On the Definition of Statistical Power

D1: In plain English, statistical power is the likelihood that a study will detect an effect when there is an effect there to be detected. If statistical power is high, the probability of making a Type II error, or concluding there is no effect when, in fact, there is one, goes down (first hit on Google)

D2: The power or sensitivity of a binary hypothesis test is the probability that the test correctly rejects the null hypothesis (H0) when the alternative hypothesis (H1) is true. (Wikipedia)

D3: The probability of not committing a Type II error is called the power of a hypothesis test. (Stat Trek)

The concept of statistical power arose from Neyman and Pearson’s approach to statistical inferences. Neyman and Pearson distinguished between two types of errors that could occur when a researcher draws conclusions about a population from observations in a sample. The first error (type-I error) is to infer a systematic relationship (in tests of causality this is an effect) when no relationship (no effect) exists. This error is also known as a false-positive as in a pregnancy test that shows a positive result (pregnant) when a women is not pregnant. The second error (type-II error) is to fail to detect a systematic relationship that actually exists. This error is also known as a false negative as when a pregnancy shows a negative result (not pregnant) when a woman is actually pregnant.

Ideally researchers would never make type-I or type-II errors, but it is inevitable that researchers will make both types of mistakes. However, researchers have some control over the probability of making these two mistakes. Statistical power is simply the probability of not making a type-II mistake; that is to avoid negative results when effects are present.

Many definitions of statistical power imply that the probability of avoiding a type-II error is equivalent to the long-run frequency of statistical significant results because statistical significance is used to decide whether an effect is present or not. By definition statistically non-significant results are negative results when an effect exists in the population. However, it does not automatically follow that all significant results are positive results when an effect is present.   Significant results and positive results are only identical in one-sided hypotheses tests. For example, if the hypothesis is that men are taller than women and a one-sided statistical tests is used only significant results that show a greater mean for men than for women will be significant.

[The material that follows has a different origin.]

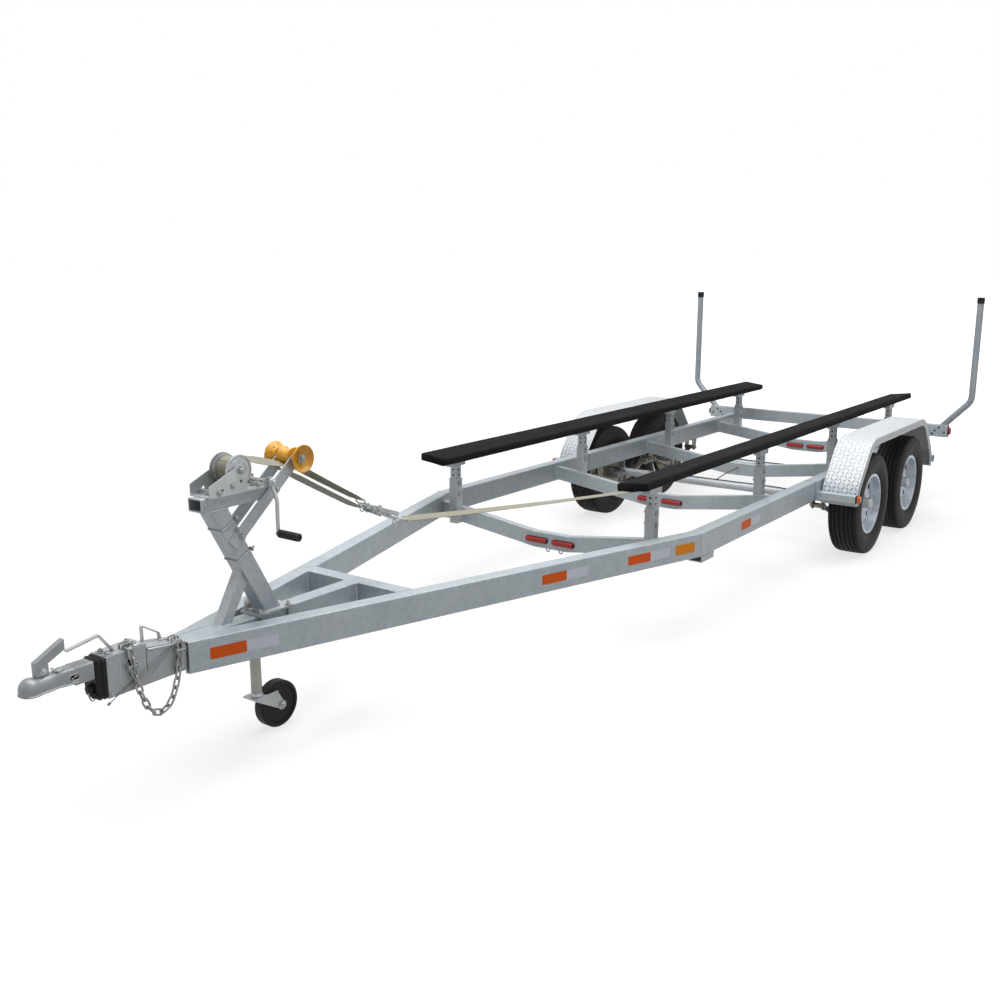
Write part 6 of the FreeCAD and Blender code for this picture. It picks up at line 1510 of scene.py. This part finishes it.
def winch_fittings():
    """The winch's drum, and the bolts, spacer and pawl of its side plates."""
    wound_strap()
    drum_faces()
    bolts = Shape()
    for _, sign in SIDES:
        out = (0, sign, 0)
        bolts.bolt((DRUM.x, sign * 0.062, DRUM.z), out, 0.022, 0.009, 0.0, 0.005)
        for x, z in ((2.70, 1.112), (2.76, 1.102), (2.95, 1.098), (2.885, 1.115)):
            bolts.bolt((x, sign * 0.058, z), out, 0.014, 0.006, 0.0018, 0.003)
        for x in (2.665, 3.0):
            bolts.lathe([(0, 0.009), (0.002, 0.0085), (0.005, 0.005), (0.0055, TIP)],
                        (x, sign * 0.038, 1.056), out, 18)
    for x in (2.73, 2.94):
        bolts.bolt((x, 0.0, 1.0865), UP, *M12_BOLT, 0.004)
    bolts.bar(-0.056, 0.056, 0.006, (2.955, 0, 1.100), ACROSS, 16)
    pawl = [(2.775, 0.050, 1.098), (2.787, 0.050, 1.115), (2.796, 0.050, 1.122)]
    bolts.tube(pawl, 0.0045, 8)
    bolts.make("winch_bolts", BOLT_ZINC, "frame", "zinc_hardware")


def crank_rod():
    """Round crank with a forged eye on its shaft, a set-over bend below it and a ribbed grip."""
    x, _, z = CRANK
    throw, rod_y = 0.205, 0.0990
    low = z - throw
    rod, grip = Shape(), Shape()
    rod.bar(-0.0615, 0.084, 0.0088, CRANK, ACROSS, 20)
    rod.lathe([(0.0, 0.0138), (0.0025, 0.0162), (0.0105, 0.0162), (0.013, 0.0138)], (x, 0.0700, z),
              ACROSS, 28)
    line = [(x, 0.0765, z - 0.010), (x - 0.001, 0.0785, z - 0.026), (x - 0.0015, 0.0905, z - 0.052),
            (x - 0.001, 0.0988, z - 0.078), (x, rod_y, z - 0.110), (x + 0.0005, rod_y, z - 0.160),
            (x, rod_y, low + 0.012), (x, rod_y + 0.0005, low)]
    rod.tube(smooth_line(line, 8), 0.0078, 12)
    rod.lathe([(0, 0.0088), (0.002, 0.0098), (0.012, 0.0098), (0.014, 0.0088)], (x, 0.0920, low), ACROSS, 20)
    rod.bolt((x, 0.0830, z), ACROSS, 0.019, 0.008, 0.0, 0.004)
    piece = rod.make("crank_rod", BRIGHT_ZINC, "winch_crank", "zinc_hardware")
    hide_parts("winch_crank")
    rib_top, rib_foot = 0.0172, 0.0160
    profile = [(0.0, 0.0140), (0.002, 0.0165)]
    for rib in range(11):
        start = 0.006 + rib * 0.0088
        profile += [(start, rib_top), (start + 0.0052, rib_top), (start + 0.0062, rib_foot),
                    (start + 0.0078, rib_foot)]
    profile += [(0.106, rib_top), (0.110, 0.0165), (0.112, 0.0145), (0.112, 0.0075), (0.108, 0.0065)]
    grip.lathe(profile, (x, 0.106, low), ACROSS, 30)
    cover = grip.make("crank_grip_cover", GRIP, "winch_crank", "black_plastic")
    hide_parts("crank_grip")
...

A study that shows a large difference in the opposite direction would not produce a significant result no matter how large the difference is.

The equivalence between significant results and positive results no longer holds in the more commonly used two-tailed tests of statistical significance. In this case, the relationship in the population is either positive or negative. It cannot be both positive or negative. Only significant results that also show the correct direction of the effect (either as predicted by a correct prediction or as demonstrated by consistency with the majority of other significant results) are positive results. Significant results in the other direction are false positive results in that they show a false effect, which becomes only visible in a two-tailed test when the sign of the effect is taken into account.

How important is the distinction between the rate of positive results and the rate of significant results in a two-tailed test? Actually it is not very important. The largest number of false positive results is obtained when no effect exists at all. If the 5% significance criterion is used, no more than 5% of tests will produce false positive results. It will also become apparent after some time that there is no effect because half the studies will show a positive effect and the other half will show a negative effect. The inconsistency in the sign of the effect shows that significant results are not caused by a systematic relation. As the power of a test increases, more and more significant results will have the correct sign and fewer and fewer results will be false positives. The picture on top shows an example with 13% power.  As can be seen most of this percentage comes from the fat right tail of the blue distribution. However, a small portion comes from the left tail that is more extreme than the criterion for significance (the green line).

For a study with 50% power to produce a true positive result (a significant result with the correct sign) is 50%. The probability of a false-positive result (a significant result with the wrong sign) is 0 to the second decimal, but not exactly zero (~0.05%). In other words, even in studies with modes power, false positive results have a negligible effect. A much bigger concern is that 50% of results are expected to be false negative results.

In conclusion, the sign of an effect matters. Two-tailed significance testing ignores the sign of an effect. Power is the long-run probability of obtaining a significant result with the correct sign. This probability is identical to the probability of a statistically significant result in a one-tailed test. It is not identical to the probability of a statistically significant results in a two-tailed test, but for practical purposes the difference is negligible. Nevertheless, it is probably most accurate to use a definition that is equally applicable to one-tailed and two-tailed tests.

D4: Statistical power is the probability of drawing the correct conclusion from a statistically significant result when an effect is present. If the effect is positive, the correct inference is that a positive effect exists. If an effect is negative, the correct inference is that a negative effect exists. When the inference is that the effect is negative (positive), but the effect is positive (negative), a statistically significant result does not count towards the power of a statistical test.

This definition differs from other definitions of power because it distinguishes between true positive and false positive results. Other definitions of power treat all non-negative results (false positive and true positive) as equivalent.